Do everything possible to attain stillness and freedom from distraction, and struggle to live according to God’s will, battling against invisible enemies. Be like an astute business man: make stillness your criterion for testing the value of everything, and choose always what contributes to it.

~Evagrios

Seemingly simple suggestion. One of the most profound lessons I’ve learned, and am still learning. It’s curious the directions stillness comes, not always in the most spiritual acts, not always separated from action. Stillness of being is the Spirit whispering, “good”, even in the midst of storms.

Jesus modeled this when the storm came up and he rested. The disciples modeled fear and frenzy.

But, it’s not only in the storms we seek stillness. Sometimes in the mundane realities of life, there is a way of stillness. It is this stillness that marks the rhythm of the dance with God. We know we have made the steps when we are still.

Start now. I suspect really learning this takes a lifetime.
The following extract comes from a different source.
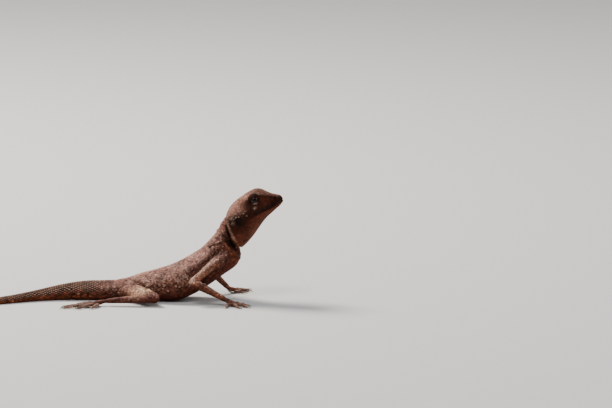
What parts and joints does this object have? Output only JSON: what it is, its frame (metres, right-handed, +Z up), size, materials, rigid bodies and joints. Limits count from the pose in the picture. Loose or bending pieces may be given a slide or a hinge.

But it’s so, so worth it.

added: I was trying to think of the times I’ve felt this stillness. I think I can count on one hand the number of times I’ve felt this in a church setting. Stillness isn’t a church activity.

Well, not at my various churches.

I spent a lot of time in pentecostal churches, and I’m wondering how that would be. If the Spirit’s present truly is stillness, then isn’t stillness the ultimate Pentecostal expression? Peter sang in prison, unconcerned. He was still. We emphasize frenzy, oddly enough, and stamp it with God’s presence. Not to say those actions are wrong in themselves, but I wonder what all those flair would look like if stillness were the criteria.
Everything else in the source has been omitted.